Una delle fotografie che si ricordano del ghetto di Terezín è una ragazza in piedi in mezzo a un gregge di pecore. La ragazza è sopravvissuta, diventando curatrice per l’editore Československý spisovatel, amica di molti scrittori cechi, tra cui Václav Havel e Milan Kundera. E mia. La ragazza si chiamava Doris Grozdanovičová e io ho avuto la fortuna di averla per un po’ nella mia vita. L’ho conosciuta a Praga grazie a Darina Sedláčková, direttrice dell’organizzazione Živá pamět (Memoria viva), che da anni si occupa di aiutare i sopravvissuti alla persecuzione nazista, con cui ogni anno cerchiamo di organizzare degli eventi in modo che i ragazzi e le ragazze in viaggio possano incontrarli. Doris, che ci ha lasciato nell’agosto del 2019, lo ha sempre fatto ‒ anche quell’ultimo giorno stava tornando da una ennesima conferenza a Terezín ‒ nella solida certezza di quanto fosse giusto e necessario, ricordare gli orrori del passato. Orrori che in Doris, come in molti dei sopravvissuti che ho avuto l’onore di conoscere, non erano mai motivo di disperazione, rancore o cinismo, ma diventavano un appello sincero ad amare la vita e un invito a costruire insieme un mondo di fratellanza, bontà e bellezza. Instancabile, si faceva fatica a portarla a casa a fine serata; ricordo una cena frugale in una taverna di Malostranská in cui lei, sottovoce, mi mostra le foto della sua famiglia, della sua collezione di pecorelle (a cui ne avrei aggiunte un paio anch’io), mi chiede di raccontarle dei miei figli, mi dona un piccolo Golem di metallo che ci potesse proteggere. Ricordo quanto era stata felice di venire a trovarci a Torino, ospite del Salone Internazionale del Libro, dove ancora una volta ha raccontato a centinaia di giovani la deportazione, i suoi anni di prigionia nella città ghetto di Terezín, la fortuna di essere scampata al peggio perché assegnata a badare alle pecore, la perdita dei genitori, la farsa della visita della Croce Rossa Internazionale presso il campo, la liberazione e il futuro incerto, e poi il fratello ritrovato e gli anni di lavoro come traduttrice. Torino l’abbiamo visitata dopo ore di Salone del Libro, che è un’esperienza estenuante per noi comuni mortali, ma lei doveva vedere tutto e poi cenare ancora una volta insieme e bere dal calice della vita ogni goccia, ogni istante.

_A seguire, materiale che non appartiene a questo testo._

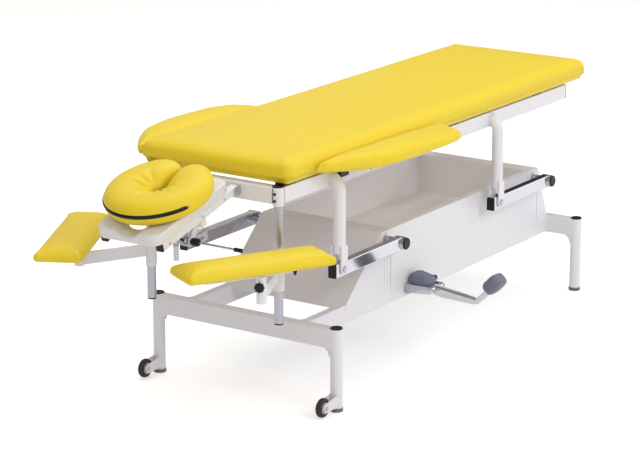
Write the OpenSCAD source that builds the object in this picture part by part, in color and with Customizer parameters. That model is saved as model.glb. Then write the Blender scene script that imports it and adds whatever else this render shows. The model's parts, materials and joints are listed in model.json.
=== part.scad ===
// Hydraulic treatment table: welded base with a storage tub, a four-arm parallel lift,
// a padded top with side wings, a tilting head section and two swinging armrests.
// Origin: on the floor, centred between the four legs. +X points to the foot end,
// +Y to the far side, +Z up. Lengths are in millimetres, angles in degrees.

/* [Base frame] */
// leg centre to leg centre, head end to foot end
leg_span_x = 1533; // [1300:1:1800]
// leg centre to leg centre, side to side
leg_span_y = 675; // [600:1:800]
// outer diameter of a leg tube
leg_d = 38; // [34:1:44]
// wall of the leg tubes
leg_wall = 2.5; // [2:0.5:4]
// height of the leg tube's top edge above the floor
leg_top_z = 262; // [240:1:300]
// height of a rubber foot
foot_h = 12; // [8:1:20]
// width of the rubber foot beyond the leg tube, on the radius
foot_flare = 1.5; // [1:0.5:4]
// height of the base beams and base rails
beam_h = 60; // [50:1:70]
// thickness of the two cross beams, along X
beam_w = 40; // [30:1:50]
// height of the underside of beams and rails above the floor
beam_z = 201; // [180:1:220]
// wall of the rectangular base tubes
beam_wall = 3.5; // [2:0.5:4]
// thickness of a base side rail, along Y
base_rail_w = 30; // [25:1:40]
// radius of the rounded haunch between leg and beam
haunch_r = 26; // [15:1:35]

/* [Transport wheels] */
// tyre diameter
wheel_d = 60; // [50:1:75]
// tyre width
wheel_w = 20; // [15:1:25]
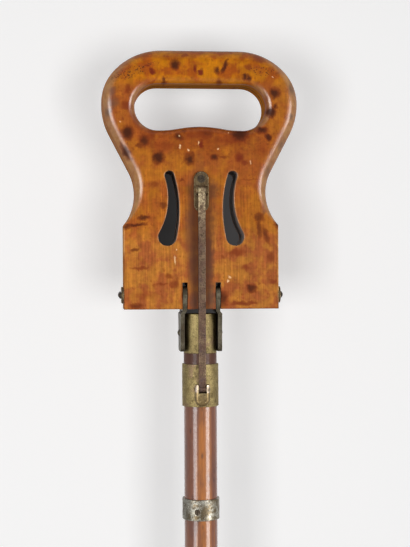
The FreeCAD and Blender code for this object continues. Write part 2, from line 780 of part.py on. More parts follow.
def spike():
    """The steel spike, its collar under the ground plate and its shank up inside the cane."""
    point_cone = Part.makeCone(spike_tip_radius, spike_radius, spike_point_length, ORIGIN, UP)
    rod = upright(spike_radius, spike_point_length, collar_bottom)
    collar = upright(collar_radius, collar_bottom, collar_top)
    collar = collar.makeFillet(collar_corner_round, [edge for edge in ring_edges(collar, collar_radius)
                                                     if edge.BoundBox.ZMax < collar_bottom + fit_gap])
    shank = upright(spike_shank_radius, collar_top, shank_top())
    return point_cone.fuse([rod, collar, shank]).removeSplitter()


def rear(shape):
    """The rear twin of a front piece."""
    return turned_about(shape, 180)


def main():
    os.makedirs("parts", exist_ok=True)
    pieces = {
        "cane": stick(),
        "head_socket": head_socket(),
        "left_side_plate": side_plate(-1),
        "right_side_plate": side_plate(1),
        "head_rivet": head_rivet(),
        "stop_ring": stop_ring(),
        "stop_ring_screws": Part.makeCompound(ring_screw_solids(0)),
        "ferrule": ferrule(),
        "ferrule_pin": ferrule_pin(),
        "ground_plate": ground_plate(),
        "spike": spike(),
        "slider_sleeve": slider(),
    }
    fronts = {
        "leaf": leaf(),
        "hinge_rod": hinge_rod(),
        "rod_washers": rod_washers(),
        "leaf_bracket": bracket(),
        "bracket_screws": bracket_screws(),
        "upper_pin": upper_pin(),
        "link": link(),
        "lower_pin": lower_pin(),
        "slider_lug": lug(),
    }
    for name, shape in fronts.items():
        pieces["front_" + name] = shape
        pieces["rear_" + name] = rear(shape)
    for name, shape in pieces.items():
        shape.exportStep(os.path.join("parts", name + ".step"))
        sound = shape.isValid() and all(solid.isClosed() for solid in shape.Solids)
        print(f"{name}: {len(shape.Solids)} solid(s), {shape.Volume:.1f} mm3, sound {sound}")
    print(f"hinge rods at y +-{rod_depth:.3f}, z {hinge_height:.3f}")
    print(f"upper pivots at y +-{upper_pivot_depth:.3f}, z {hinge_height + upper_pivot_height:.3f}")
    print(f"lower pivots at y +-{lower_pivot_depth:.3f}, z {hinge_height - lower_pivot_drop:.3f}")
    print(f"slider travel {slider_travel:.4f}")
    print(f"link turns {math.degrees(link_lean_open - link_lean_shut):.4f} degrees as its leaf turns 90")
    print(f"stop ring z {ring_bottom:.2f} to {ring_top:.2f}")


main()
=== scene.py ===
import functools
import json
import math
import bpy
from mathutils import Matrix, Vector

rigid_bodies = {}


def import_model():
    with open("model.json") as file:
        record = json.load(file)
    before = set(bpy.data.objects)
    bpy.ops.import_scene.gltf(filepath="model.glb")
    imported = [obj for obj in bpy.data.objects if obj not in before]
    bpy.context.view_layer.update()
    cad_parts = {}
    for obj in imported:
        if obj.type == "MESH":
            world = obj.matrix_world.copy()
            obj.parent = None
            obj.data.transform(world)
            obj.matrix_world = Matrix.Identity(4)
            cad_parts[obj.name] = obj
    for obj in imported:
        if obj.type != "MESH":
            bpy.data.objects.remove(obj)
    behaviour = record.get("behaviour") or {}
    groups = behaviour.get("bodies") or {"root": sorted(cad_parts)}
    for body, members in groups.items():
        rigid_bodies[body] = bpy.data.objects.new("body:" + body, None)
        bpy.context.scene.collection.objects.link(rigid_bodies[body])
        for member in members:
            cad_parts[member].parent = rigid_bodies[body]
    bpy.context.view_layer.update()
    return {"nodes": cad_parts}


# Looks of the antique shooting stick: spotted, varnished leaves, a polished cane and aged brass.
# Metres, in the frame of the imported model: +Z up the cane, -Y the front.

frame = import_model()
nodes = frame["nodes"]

MM = 0.001
HINGE_HEIGHT = 0.722
LEAF_FACE = 0.0147  # from the middle plane to a leaf's outer face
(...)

Diffondere la testimonianza dei sopravvissuti e delle sopravvissute dell’Olocausto è doveroso e importante, conservare la memoria del male perpetrato solo settant’anni fa contro milioni di innocenti. Lo abbiamo ripetuto infinte volte e continueremo a farlo, perché è il nostro modo per costruire l’argine al male, al lato oscuro dell’essere umano che, come la storia continua a mostrarci, è sempre in agguato.
Doris verrà ricordata stasera, alle ore 18, presso l’Istituto Italiano di Cultura di Praga in occasione della première del documentario Terezín. Il grande inganno di Mary Mirka Milo. L’evento sarà in diretta sulla piattaforma Zoom, mentre il film sarà poi in visione tramite questo link inserendo la password: “Memoria”.

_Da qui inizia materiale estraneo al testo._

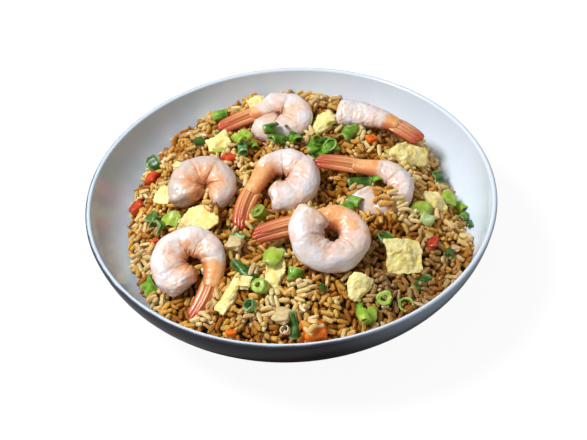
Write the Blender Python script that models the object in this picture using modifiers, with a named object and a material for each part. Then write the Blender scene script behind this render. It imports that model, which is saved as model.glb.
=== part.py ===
"""Shrimp fried rice in a coupe bowl.

A round bowl holds a low heap of fried rice. Seven curled shrimps, torn pieces of
scrambled egg, cut scallion greens and a few diced vegetables lie pressed into it.

Sizes and places are in millimetres and degrees, and become metres as each mesh is
made. X runs to the right, Y to the back and Z up. The origin is under the middle
of the bowl's foot.
"""

import math

import bmesh
import bpy
from mathutils import Matrix, Vector, noise

MM = 0.001
SIDES = 32

# The bowl: a coupe with a rounded lip, standing on a foot ring.
BOWL_RADIUS = 132.5
BOWL_HEIGHT = 58.0
LIP_THICKNESS = 3.5
FLOOR_RADIUS = 62.0
FLOOR_HEIGHT = 11.0
FOOT_RADIUS = 61.0
FOOT_WIDTH = 5.0
FOOT_DEPTH = 4.5
WALL_STEPS = 6

# The heap: a flat dome whose edge climbs the wall at the front and the back, and
# most of all in a drift at the front right.
CROWN_HEIGHT = 55.0
EDGE_HEIGHT = 34.0
EDGE_SWAY = 7.0
DRIFT_HEIGHT = 9.0
DRIFT_ANGLE = -24.0
DRIFT_SPREAD = 14.0
SHOULDER_POWER = 4.0
HEAP_RINGS = 16
LUMP_LENGTH = 19.0
LUMP_HEIGHT = 2.0
# Hollows and humps in the heap: place, spread and height.
HOLLOWS = (((-33, -24), 15, -8), ((27, -4), 13, -5), ((-8, -44), 14, -4))
HUMPS = (((26, -58), 19, 4), ((50, 72), 15, 2.5))
WALL_GAP = 0.6
POCKET_GAP = 0.45
SHARPEST_GROWTH = 2.5

# A shrimp's half height, from the back to the belly, along its centre line.
HEAD_HALF = 9.9
NECK_HALF = 7.5
TAIL_ROOT_HALF = 5.6
BODY_FLATNESS = 0.78
BODY_SEGMENTS = 5
STEPS_PER_SEGMENT = 2
GROOVE_DEPTH = 0.06
SHRIMP_SIDES = 8

# Each shrimp curls round its middle from the head's angle through the curl. The
# radii are those at the head and at the last segment. Rise is the height of the
# curl's plane over the dome, lean tips its far side up, and lift raises the head.
# Bends turn the last segment and the fan, and drop is the fan's fall.
SHRIMPS = {
    "shrimp_back": dict(
        middle=(-3, 75), rise=7, head=222, curl=262, radii=(14.5, 12.0), lean=8,
        last=15, fan=26, bends=(-12, 2), drop=5,
    ),
    "shrimp_back_right": dict(
        middle=(21, -13), rise=4.5, head=78, curl=-17, radii=(90, 90), girth=1.05,
        segments=3, last=14, fan=21, bends=(8, 6), drop=12,
    ),
    "shrimp_left": dict(
        middle=(-55.5, 8), rise=6, head=222, curl=-275, radii=(15, 13), lean=16,
    ),
    "shrimp_middle": dict(
        middle=(-4, 9.5), rise=7, head=236, curl=274, radii=(17, 14.5), lean=10,
        last=19, fan=29, bends=(-3, 30), drop=8,
    ),
    "shrimp_right": dict(
        middle=(58.5, -1), rise=5, head=205, curl=235, radii=(15, 14), lean=18, girth=0.9,
        last=18, fan=27, bends=(-6, 6), drop=0,
    ),
    "shrimp_front": dict(
        middle=(24, -52), rise=8, head=128, curl=330, radii=(17, 14.5), lean=26, lift=14,
        last=19, fan=29, bends=(0, 10), drop=2,
    ),
    "shrimp_front_left": dict(
        middle=(-64.3, -57), rise=8, head=267, curl=-264, radii=(15.5, 14.8), lean=26,
        last=18, fan=27, bends=(20, 25), drop=0,
    ),
}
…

Sempre oggi, alle ore 11 e alle ore 18, il coro del Teatro Regio di Torino con “Dieci canti corali dal ghetto di Terezín” dedica un intero programma al compositore, direttore d’orchestra e pianista a Viktor Ullmann, ebreo di origini slesiane, rinchiuso a Terezín e poi deportato ad Auschwitz, dove fu ucciso. Streaming su www.teatroregio.torino.it .
Buongiorno,
non riesco a vedere il video su Terezìn, le password Memoria o “Memoria”, con o senza virgolette, non funzionano. Come posso fare?